How does this technology help retail brokerage firms or retail suppliers serve customers?

Our industry has consistently over-promised and under-delivered when it comes to customer savings and risk management. Once a customer can review data and analyze how their decisions have translated into risk management and/or savings, their skepticism about the value of competition disappears. Their confidence in their partners increases. Market players wonder how clients respond to information comparing potential outcomes/risk-reward tradeoffs. Pictures and graphics tell a story that supports customer engagement and competitive markets.

The Megawatt Hour helps brokers and suppliers visually describe and explain the pros and cons of different procurement strategies. The arms-length nature of our software services brings greater credibility to the supplier/broker and customer conversation. After a transaction or investment, The Megawatt Hour continues to track the performance of the customer’s decision. In addition to adding transparency and credibility to the reporting process, the software automates and streamlines reporting for brokers and suppliers, lowering the cost of service.

What were the key takeaways from the conversations with consultants, advisors and suppliers in the energy industry? 

Key takeaways include:

  1. Data automation and access. Utility data access continues to be challenging for businesses all through the energy supply chain. The Megawatt Hour’s founders have expertise in retail markets. We know what information suppliers, brokers, and customers need in order to make informed decisions. There is a role for suppliers, customers and vendors to advocate for more complete, streamlined access to utility data across the supply chain and across all geographies.
  2. What size customer is appropriate for this level of reporting? Because the software automates data access and reporting, there is no customer that is too small to analyze. Often smaller customers with less time and capacity benefit the most from MWh software. Brokers and consultants who find medium to smaller customers too time consuming to serve can streamline and automate service to small-medium businesses. Larger customers with multiple accounts and complex contracts will end up using the software to get a clear picture of all their facilities. And they may access the software services with greater frequency.
  3.  “Information as double-edged sword.” Do we really want arm’s length, transparent reporting for clients? While brokers, consultants and suppliers can choose the level of reporting they desire for their customers, The Megawatt Hour would advocate for more information and transparency, not less. Customers benefit from understanding the risk-reward tradeoffs between different strategies.

Bottom line for suppliers, providers and customers.

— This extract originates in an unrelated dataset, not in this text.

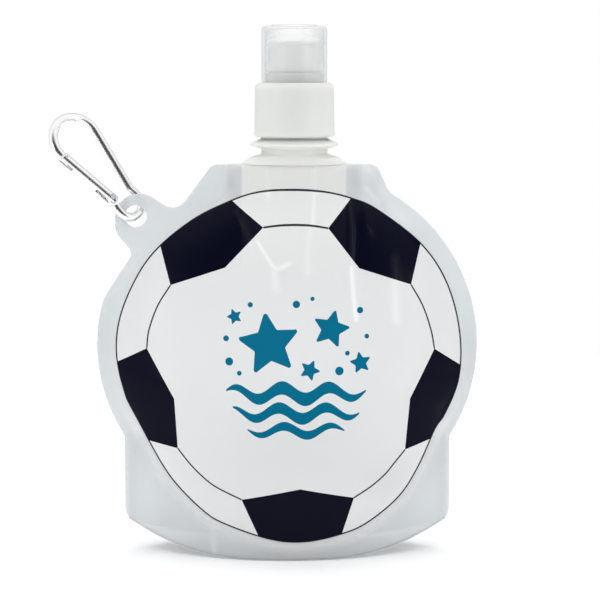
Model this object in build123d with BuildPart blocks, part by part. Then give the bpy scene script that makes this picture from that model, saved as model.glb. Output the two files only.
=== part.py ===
"""Collapsible sports bottle: a flat film pouch with a gusseted base, a weld-in spout, a screw cap with a
push-pull mouthpiece, a clear overcap, and a small carabiner through the pouch's tab.

Units are millimetres. +Z is up and -Y is the printed front. The origin is on the floor, under the middle
of the whole bottle's width, carabiner included.
"""
import os
from math import acos, atan2, cos, dist, radians, sin, sqrt

from build123d import *

os.makedirs("parts", exist_ok=True)

# ---- Driving dimensions -------------------------------------------------------------------------

# Where the two centre lines stand: the pouch is cut a little to one side of its spout
pouch_x = 9.35
spout_x = 12.2

# Film
film = 0.4
film_gap = 0.12  # from the middle plane to a panel's inner face, where the two are sealed together
body_side = 72.2  # half the width of the round body
body_side_z = 78.5
top_edge_z = 146.9
skirt_half_width = 62.0
skirt_top_z = 43.4
skirt_bottom_z = 12.0
foot_half_width = 14.0  # the straight stretch of the bottom edge
tab_hole_radius = 4.2
tab_hole = (-57.25, 127.3)  # from the pouch's centre line, and up

# How far the panels bulge
belly_z = 40.0
belly_depth = 27.0
foot_depth = 25.0
spout_depth = 12.2
seal_radius = 68.8  # inner edge of the round side seal
seal_z = 69.7
seal_blend = 0.12  # how gradually a panel leaves its seal
base_half_length = 60.0
fold_crest_z = 22.0  # the gusset's fold, at the middle and at the corners
fold_corner_z = 36.0
gusset_half_length = 50.0
gusset_clearance = 0.15

# Spout
weld_half_length = 25.2
weld_half_depth = 11.5
weld_bottom_z = 132.0
plate_z = 147.05
neck_radius = 12.5
neck_bore = 9.6
neck_top_z = 172.3
support_ring_z = 154.5
support_ring_radius = 16.6

# Cap
thread_pitch = 4.0
thread_turns = 1.5
skirt_radius = 15.1  # at its foot; the collar tapers a little to its shoulder
shoulder_radius = 14.85
skirt_bore = 14.15
collar_bottom_z = 157.4
collar_top_z = 177.8
chimney_radius = 6.9
nozzle_radius = 9.9
nozzle_top_z = 195.7
overcap_radius = 12.4
overcap_top_z = 199.4

# Carabiner, in its own plane: along its length and across it, from inside its small eye
wire_radius = 1.7
eye_bend = 5.0
eye_bottom = 4.0
eye_sides = (-4.1, 6.5)
film_in_eye = 3.85  # how far below the eye's origin the wire passes through the film
bow_centre = (32.2, 1.1)
bow_radius = 9.6
lean = radians(129.3)  # its length's direction in the front view, from +X
twist = radians(40.0)  # it is turned about its length, to pass through the tab's hole
gate_radius = 2.0
rivet_at = (7.2, -3.3)
rivet_radius = 0.75
rivet_clearance = 0.08
tongue = 1.5  # thickness of the frame's two flattened ends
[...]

Customers are ultimately grateful to the partners, consultants and brokers who engage in a conversation about risk-reward tradeoffs. The Megawatt Hour finds that customers value information that tracks the success of certain strategies and/or makes the case to change course. The industry benefits when we improve reporting and transparency. We have only to look at the impact of improved access to information about asset pricing (take, for example, the Bloomberg terminal) in wholesale financial services to understand where the energy industry is heading.